「当事者」と倫理の発露

極限状態論に関する、kanjinaiさんによる整理だが、少なくとも私の部分に関してはこれでいいように思う。再掲しよう。

救命ボートの例や、姥捨山問題の例について、
x0000000000さん:
このような極限状況においては「倫理」は問えない、答えられない、選択できない。
極限状況でなされる行為は、せいぜい処世術である。
真の「倫理」は、こうした極限状況が起きないようにしていく行為として現われるはずだ。極限状況を減らしていくことが「倫理」だ。「倫理」は(極限状況のような)いまここの現実を変えられない。「倫理」は未来に関わる。

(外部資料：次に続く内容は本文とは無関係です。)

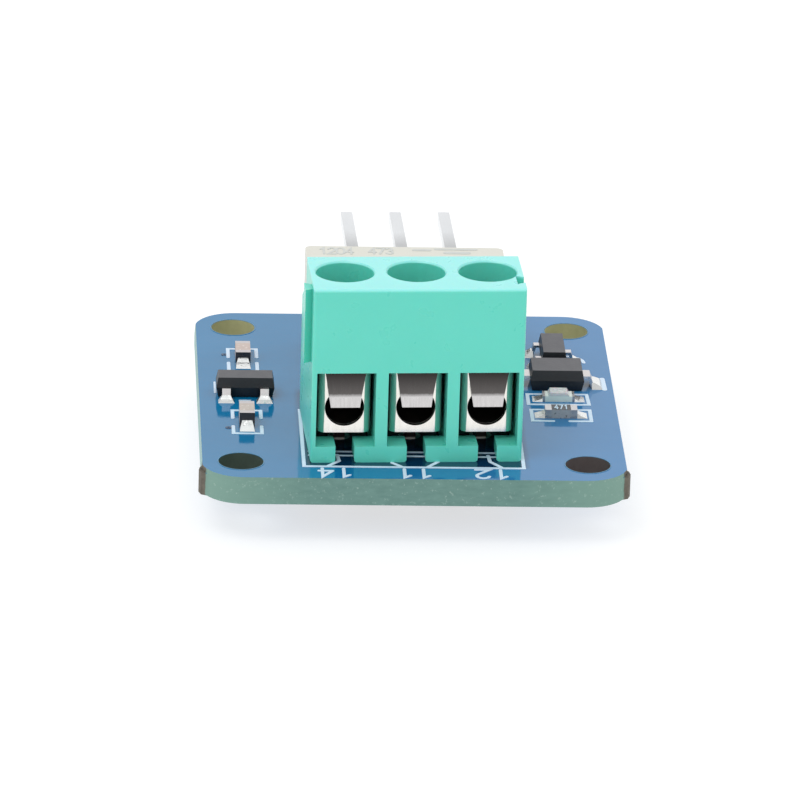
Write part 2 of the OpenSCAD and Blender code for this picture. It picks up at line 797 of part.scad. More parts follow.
module transistor_lead_shapes() {
    for (x = [-1, 1])
        translate([x * lead_pitch / 2, 0, 0])
            rotate([0, 0, 180])
                gull_lead(lead_w, transistor_w, transistor_h, lead_reach);
    gull_lead(lead_w, transistor_w, transistor_h, lead_reach);
}

module transistor_body() difference() {
    moulded_body(transistor_l, transistor_w, transistor_h);
    transistor_lead_shapes();
}

module diode_lead_shapes() for (turn = [90, 270])
    rotate([0, 0, turn]) gull_lead(diode_lead_w, diode_l, diode_h, diode_reach);

module chip_middle(h, end = chip_end) block(chip_w, chip_l - 2 * end, h);

module chip_ends(h, end = chip_end) for (y = [-1, 1])
    translate([0, y * (chip_l - end) / 2, 0])
        block(chip_w, end, h);

module at_left_transistor() at_part(left_x, switch_y) children();
module at_right_transistor() at_part(right_x, driver_y, 270) children();
module at_diode() at_part(right_x, diode_y) children();
module at_filter() at_part(left_x, filter_y) children();
module at_supply() at_part(left_x, supply_y) children();
module at_resistor() at_part(right_x, resistor_y, 90) children();
module at_lamp() at_part(right_x, lamp_y, 90) children();

module left_transistor_body() color("#2b2f33") at_left_transistor() transistor_body();
module left_transistor_leads() color("#c9ccd0") at_left_transistor() transistor_lead_shapes();
module right_transistor_body() color("#2b2f33") at_right_transistor() transistor_body();
module right_transistor_leads() color("#c9ccd0") at_right_transistor() transistor_lead_shapes();

module diode_body() color("#2b2f33") at_diode() difference() {
    moulded_body(diode_l, diode_w, diode_h);
    diode_lead_shapes();
}

module diode_leads() color("#c9ccd0") at_diode() diode_lead_shapes();

module filter_capacitor_body() color("#b79f8a") at_filter() chip_middle(filter_h);
module filter_capacitor_ends() color("#d4d4d2") at_filter() chip_ends(filter_h);
module supply_capacitor_body() color("#9b8874") at_supply() chip_middle(supply_h);
module supply_capacitor_ends() color("#d4d4d2") at_supply() chip_ends(supply_h);
module resistor_body() color("#26282c") at_resistor() chip_middle(resistor_h);
module resistor_ends() color("#d4d4d2") at_resistor() chip_ends(resistor_h);

module lamp_base() color("#b9c9b4") at_lamp() chip_middle(lamp_base_h, lamp_end);
module lamp_ends() color("#d4d4d2") at_lamp() chip_ends(lamp_base_h, lamp_end);

// Lens with sloping ends on the lamp's base
module lamp_lens() color("#eeeadb") at_lamp() side_profile(chip_w, [
    [-lamp_lens_l / 2, lamp_base_h],
    [lamp_lens_l / 2, lamp_base_h],
    [lamp_lens_l / 2 - draft, lamp_h],
    [-lamp_lens_l / 2 + draft, lamp_h]
]);

// ---- solder ----

// Fillets at both ends of a chip part, narrower where they climb its end
module chip_fillets(h, reach = fillet_l) for (turn = [0, 180]) rotate([0, 0, turn]) intersection() {
    side_profile(2 * chip_w, [
        [chip_l / 2, 0],
        [chip_l / 2 + reach, 0],
        [chip_l / 2 + reach / 3, h / 4],
        [chip_l / 2, h / 2]
    ]);
    front_profile(2 * (chip_l + reach), [
        [-chip_w / 2, 0],
        [chip_w / 2, 0],
        [chip_w / 3, h / 2],
        [-chip_w / 3, h / 2]
    ]);
}

// Solder round the foot of a lead that points to +Y
module foot_solder(w, body_w, h, reach) difference() {
    foot = body_w / 2 + reach / 2;
    toe = body_w / 2 + reach;
    intersection() {
        side_profile(w + 2 * over, [
            [foot, 0],
            [toe + lead_t, 0],
            [toe, lead_t * 4 / 3],
            [foot + lead_t, solder_climb],
            [foot, solder_climb]
        ]);
        front_profile(2 * toe + over, [
            [-w / 2 - solder_side, 0],
            [w / 2 + solder_side, 0],
            [w / 2, solder_climb],
            [-w / 2, solder_climb]
        ]);
    }
    gull_lead(w, body_w, h, reach);
}

module transistor_solder() {
    for (x = [-1, 1])
        translate([x * lead_pitch / 2, 0, 0])
            rotate([0, 0, 180])
                foot_solder(lead_w, transistor_w, transistor_h, lead_reach);
    foot_solder(lead_w, transistor_w, transistor_h, lead_reach);
}

module surface_solder() color("#d9dadb") {
    at_filter() chip_fillets(filter_h, filter_fillet_l);
    at_supply() chip_fillets(supply_h);
    at_resistor() chip_fillets(resistor_h);
    at_lamp() chip_fillets(lamp_base_h);
    at_left_transistor() transistor_solder();
    at_right_transistor() transistor_solder();
    at_diode() for (turn = [90, 270]) rotate([0, 0, turn]) foot_solder(diode_lead_w, diode_l, diode_h, diode_reach);
}

// Solder in a plated hole and its cone below the board
module solder_joint(hole) {
    translate([0, 0, -board_t]) cylinder(d = hole, h = board_t);
    translate([0, 0, -board_t - solder_h]) cylinder(d1 = hole, d2 = hole + 2 * ring_w, h = solder_h);
}

module through_hole_solder() color("#c9ccd0") difference() {
    union() {
        at_terminal() for (i = POLES) translate([pole_x(i), tail_depth, 0]) solder_joint(terminal_hole_d);
        at_relay() for (x = relay_pins, y = [-pin_y, pin_y]) translate([x, y, 0]) solder_joint(relay_hole_d);
        at_header() for (i = POLES) translate([header_pin_x(i), 0, 0]) solder_joint(header_hole_d);
    }
    at_terminal() for (i = POLES) translate([pole_x(i), 0, 0]) tail();
    at_relay() for (side = [FRONT, BACK]) {
        coil_lead(side);
        break_lead(side);
        common_lead(side);
        make_lead(side);
    }
    at_header() for (i = POLES) header_pin_shape(i);
}

pcb();
terminal_housing();
terminal_cage(0);  // terminal_cage_1
terminal_cage(1);  // terminal_cage_2
terminal_cage(2);  // terminal_cage_3
wire_guard(0);  // wire_guard_1
wire_guard(1);  // wire_guard_2
wire_guard(2);  // wire_guard_3
terminal_screw(0);  // terminal_screw_1
terminal_screw(1);  // terminal_screw_2
terminal_screw(2);  // terminal_screw_3
relay_cover();
relay_base();
coil_bobbin();
coil_winding();
coil_core();
coil_magnet();
armature();
spring_carrier();
contact_spring(FRONT);  // contact_spring_front
contact_spring(BACK);  // contact_spring_back
coil_terminal(FRONT);  // coil_terminal_front
coil_terminal(BACK);  // coil_terminal_back
break_terminal(FRONT);  // break_terminal_front
break_terminal(BACK);  // break_terminal_back
common_terminal(FRONT);  // common_terminal_front
common_terminal(BACK);  // common_terminal_back
make_terminal(FRONT);  // make_terminal_front
make_terminal(BACK);  // make_terminal_back
header_insulator();
header_pin_piece(0);  // header_pin_1
header_pin_piece(1);  // header_pin_2
header_pin_piece(2);  // header_pin_3
left_transistor_body();
left_transistor_leads();
right_transistor_body();
right_transistor_leads();
diode_body();
diode_leads();
filter_capacitor_body();
filter_capacitor_ends();
supply_capacitor_body();
supply_capacitor_ends();
resistor_body();
resistor_ends();
lamp_base();
lamp_lens();
lamp_ends();
surface_solder();
through_hole_solder();
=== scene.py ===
"""Looks of the relay module board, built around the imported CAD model.

Blender's objects are in metres, in the CAD's frame. Places and widths that the functions take are in
millimetres in that same frame, and turn into metres where they meet Blender.
"""
import json
import math

import bmesh
import bpy
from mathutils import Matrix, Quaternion, Vector


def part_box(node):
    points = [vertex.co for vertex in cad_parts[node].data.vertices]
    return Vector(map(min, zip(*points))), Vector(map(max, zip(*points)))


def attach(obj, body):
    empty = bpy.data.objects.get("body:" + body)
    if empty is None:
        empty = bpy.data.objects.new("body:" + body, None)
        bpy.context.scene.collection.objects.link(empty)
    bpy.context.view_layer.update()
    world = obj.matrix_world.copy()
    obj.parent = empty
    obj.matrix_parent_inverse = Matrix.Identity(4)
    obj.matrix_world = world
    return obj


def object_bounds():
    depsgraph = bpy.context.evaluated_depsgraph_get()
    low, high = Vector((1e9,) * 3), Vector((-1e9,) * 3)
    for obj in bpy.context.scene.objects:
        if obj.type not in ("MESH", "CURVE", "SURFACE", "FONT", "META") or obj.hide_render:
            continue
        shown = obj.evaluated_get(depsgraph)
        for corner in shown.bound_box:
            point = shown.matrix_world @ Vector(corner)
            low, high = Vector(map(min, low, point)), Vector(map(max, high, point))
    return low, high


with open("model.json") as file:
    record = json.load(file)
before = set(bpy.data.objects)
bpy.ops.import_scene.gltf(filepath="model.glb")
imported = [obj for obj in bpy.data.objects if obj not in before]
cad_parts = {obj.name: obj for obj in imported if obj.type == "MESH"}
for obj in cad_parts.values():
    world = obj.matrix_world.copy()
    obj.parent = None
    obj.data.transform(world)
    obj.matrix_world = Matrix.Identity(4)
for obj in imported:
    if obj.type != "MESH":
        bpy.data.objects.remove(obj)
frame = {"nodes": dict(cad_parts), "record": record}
cad_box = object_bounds()

MM = 0.001
ROOT = "board"


def box_mm(node):
    """Lowest and highest corner of a node at rest, in millimetres."""
    low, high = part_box(node)
    return low / MM, high / MM


# The board's upper face, in metres for the meshes and in millimetres for the materials
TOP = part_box("pcb")[1].z
BOARD_TOP = TOP / MM
# The mounting holes: their offsets from the origin and their radius
HOLES = next(m["dims"] for m in frame["record"]["mounts"] if m["name"] == "mounting_holes")
HOLE_X = HOLES["spacing_x_mm"] / 2
HOLE_Y = HOLES["spacing_y_mm"] / 2
HOLE_R = HOLES["hole_r_mm"]
# Each pair below holds the places between which one look of the board passes over into another.
# The mask's two blues, the fibre's two greens, and the holes' walls, in painted shade at the front and
# painted light at the back, on either side of an axis:
MASK_PALER_X = (-6, 8)
FIBRE_PALER_X = (5, 10.4)
HOLES_APART = (-2, 2)
# The snapped side edges, and the torn stubs that stand out at their front ends:
EDGE_X = (10.3, 10.4)
EDGE_ENDS_Y = (9.6, 9.0)
STUB_X = (10.3, 10.36)
STUB_Y = (9.1, 9.2)
# The shade round the terminal block, and the share of the mask's colour that it takes where it's full:
SHADE_SIDE = (5.7, 5.2)
SHADE_FRONT = (-9.95, -9.55)
SHADE_BACK = (1.0, 0.0)
SHADE_SHARE = 0.9
# The terminal block stands a little turned on the board: its cages' fronts lie on a line of this slope
FIRST_CAGE = box_mm("terminal_cage_1")[0]
LAST_CAGE = box_mm("terminal_cage_3")[0]
SLOPE = (LAST_CAGE.y - FIRST_CAGE.y) / (LAST_CAGE.x - FIRST_CAGE.x)
# Where that line crosses x = 0, the crease of the wire guards and the block's top
CAGE_FRONT = box_mm("terminal_cage_2")[0].y + 0.06
GUARD_CREASE = box_mm("wire_guard_2")[0].z + 0.58
BLOCK_TOP = box_mm("terminal_housing")[1].z
# The back of the header's insulator, where its pins come out
PIN_FOOT = box_mm("header_insulator")[1].y
# Every material by the name it was asked for: Blender renames one whose name the CAD has already taken
LOOKS = {}


# ---- node helpers ----

def linear(*rgb):
    """Linear colour from 0-255 display values."""
    shares = [c / 255 for c in rgb]
    return tuple(s / 12.92 if s <= 0.04045 else ((s + 0.055) / 1.055) ** 2.4 for s in shares)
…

(ちなみに、お分かりのように私は、「処世術」という語を決して悪い意味で使ってはいない)
丁寧に論点を確認しながら見ていこう。

この人には倫理を問い、この人には問わないという選別をどうやってするのだろうか?
結論から言えば、そんなことはできない。(http://d.hatena.ne.jp/gordias/20070520/1179591714

そうなのだろうか? 私たちは、現実には問うてしまっているのではないのか。「選別をどうやってする」には、2つの意味があるように思われる。1つは、選別をする根拠で、もう1つは、選別を実際にしてしまっているということである。font-daさんは、この2つを混乱しているように思える。「選別の根拠などない」という主張には同意できるが、だからといって私たちが実際に選別をしてしまっているということは、実際に確認できる事実である。font-daさんは、「極限状態の人の「どうしようもなさ」を責めることはできないだろう」とも述べている(http://d.hatena.ne.jp/gordias/20070521/1179757828)が、そうなのだろう、と思う。ここにおいて、私たちは「責めることはできない」と判断してしまっているのだ。
私は以前「当事者性の再検討」という論文で、「当事者の語りこそが正しいというわけではないが、それにはいかんともしがたい<重み>が存在する」と論じた。ここにきて、拙論ではあいまいであった「<重み>」を、少しは言語化できるのではないか。すなわち、「当事者の語り」*1がもつ「<重さ>」とは、当事者ではない者たちに向かって、未来を変えようとする発露、その原型なのではないだろうか。そして、当事者ではない者が実際に突き動かされた例を、私たちは挙げることができる。『生命学に何ができるか―脳死・フェミニズム・優生思想』は、明らかに田中美津と青い芝の会のメンバーの語り、その存在に打ちひしがれ、突き動かされた産物である*2。いま捨て置かれている「当事者」を何とかしろという叫びは、残念ながら達成されることはないだろう。私はこの意味において「倫理」は諦念せざるを得ないと考えている。しかし、「当事者」の声や存在は、未来を変える可能性がある。もちろん、だからといって、「当事者」に語る責任があるわけではない。けれども、「いまここに苦しむ者がいる」ということを描写し、社会に問うていくことは、原理的には描写能力がある者であれば、言語で、音楽で、あるいは身体で表現していくことが可能なはずである。確かに、そんなことをしてよいということを保障してくれる根拠はない。逆に言えば、誰がそのようなことをしてよいという特権を与えることができるのか。それでも、「語れないような、ゴロンとしている当事者」の存在を、社会にあらわにしていくことは、むしろ「当事者」ではないものにこそ問われる倫理なのではないのか。「「仕方ない」と割り切れないからこそ、倫理は必要とされる」(http://d.hatena.ne.jp/gordias/20070521/1179757828)について、その状況で割り切れないと思うのは、「当事者」ではない者たちではないのか*3。むしろ「当事者」は、追い込まれた状況の中では、選択も何もしようがなかったのではないか。または、選択したと言えてもそれは形式だけで、実際には「適応的選好」にしたがって選択しただけではないのか。

*1:私自身は、「語り/語れなさ」と「存在」とは不可分な関係にあると考えるが、これにはもう少し言葉を費やさねばならない。

*2:もちろん、「当事者」の声に応答しないことを選ぶこともできる。しかし、応答しないことを選んだ者は、それによって生じる論理的な帰結――すなわち、「当事者」を排除するということ――をも受け入れるべきである。応答しないが、「当事者」を見捨てていませんと言うのは、論理的な矛盾である。

*3:もちろん、「割り切れない」と思う「当事者」ではない者たちは、「当事者」によって突き動かされた者たちであろう。上の註も参考。